A oltre 6500 anni luce sopra il piano della Via Lattea, dove lo spazio sembrava vuoto e privo di fenomeni estremi, è esplosa una stella massiccia lasciando dietro di sé un guscio di gas e una pulsar in fuga: è la storia di Calvera, raccontata in un nuovo studio guidato dall’Istituto nazionale di astrofisica (Inaf) e dall’Università di Palermo, sottoposto a revisione paritaria e pubblicato sulla rivista Astronomy & Astrophysics. Grazie a osservazioni ai raggi X, radio e gamma, i ricercatori hanno potuto confermare l’associazione tra la pulsar Calvera e un raro resto di supernova, dimostrando che persino le regioni più periferiche della galassia possono ospitare eventi di questo tipo. «Le stelle massicce si formano quasi esclusivamente sul piano galattico, dove la densità del gas è più alta», spiega Emanuele Greco, aggiungendo che trovarne i resti a simili distanze dal piano è «estremamente raro» e che si tratta di un risultato che ribalterebbe l’idea di zone tranquille e inattive. Tutti risultati che mostrano che anche ai margini della Via Lattea possono celarsi processi energetici intensi.
Fino a oggi, le supernove – le esplosioni che segnano la fine della vita delle stelle massicce, cioè almeno otto volte più grandi del Sole – venivano osservate quasi esclusivamente nel piano galattico, la zona più densa della Via Lattea dove il gas abbondante favorisce la formazione stellare. La presenza di un resto di supernova così lontano da quella fascia ha quindi sorpreso gli astronomi. Per individuarlo, il team ha combinato diversi strumenti: il radiotelescopio europeo Lofar – che nel 2022 aveva rivelato una struttura quasi circolare a bassa frequenza – il satellite Xmm-Newton dell’Agenzia spaziale europea (Esa) – che ha fornito dati sui raggi X emessi dal gas caldo – il telescopio spaziale Fermi – sensibile ai raggi gamma – e il Telescopio nazionale Galileo, che ha permesso di rilevare filamenti di idrogeno ionizzato. Insieme, queste osservazioni hanno mostrato che anche in regioni rarefatte – cioè con poca materia – possono attivarsi processi capaci di produrre radiazioni molto energetiche, comprese quelle gamma, che di solito richiedono ambienti molto più densi. La storia evolutiva di Calvera appare quindi legata a una progenitrice che, pur nata vicino al piano galattico, è riuscita a spostarsi fino a quote elevate prima di esplodere.

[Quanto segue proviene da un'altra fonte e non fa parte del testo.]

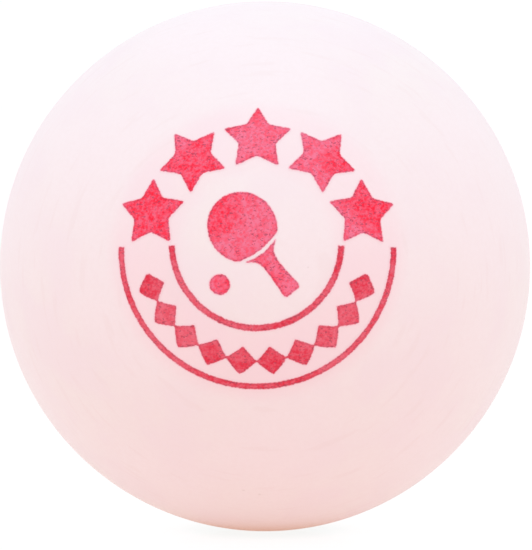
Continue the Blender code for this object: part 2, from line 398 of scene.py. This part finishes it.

In particolare, gli autori hanno stimato [1] che il sistema si trovi a una distanza tra 13.000 e 16.500 anni luce e che abbia un’età compresa fra 10.000 e 20.000 anni, valori compatibili sia con il guscio di supernova sia con la pulsar Calvera, che oggi mostra un moto di fuga di circa 78 milliarcosecondi all’anno. L’analisi dei raggi X ha rivelato che il gas all’interno del resto di supernova raggiunge temperature di milioni di gradi e che l’esplosione ha incontrato addensamenti locali di materia, capaci di accendere emissioni energetiche nonostante l’ambiente rarefatto. Le osservazioni ottiche hanno inoltre mostrato filamenti di idrogeno ionizzato, ulteriori tracce del passaggio dell’onda d’urto. «Abbiamo dimostrato che anche in ambienti apparentemente vuoti possono esserci condizioni sufficienti a generare emissioni X e gamma. Questa scoperta ci invita a guardare con occhi nuovi alle periferie della Via Lattea» sottolinea [2] Greco, aggiungendo che il legame tra la pulsar e il suo resto di supernova suggerisce dunque che alcune stelle massicce riescano a sfuggire dal piano galattico e a esplodere in regioni remote, aprendo nuove prospettive sulla dinamica e sulla distribuzione delle supernove nella nostra galassia.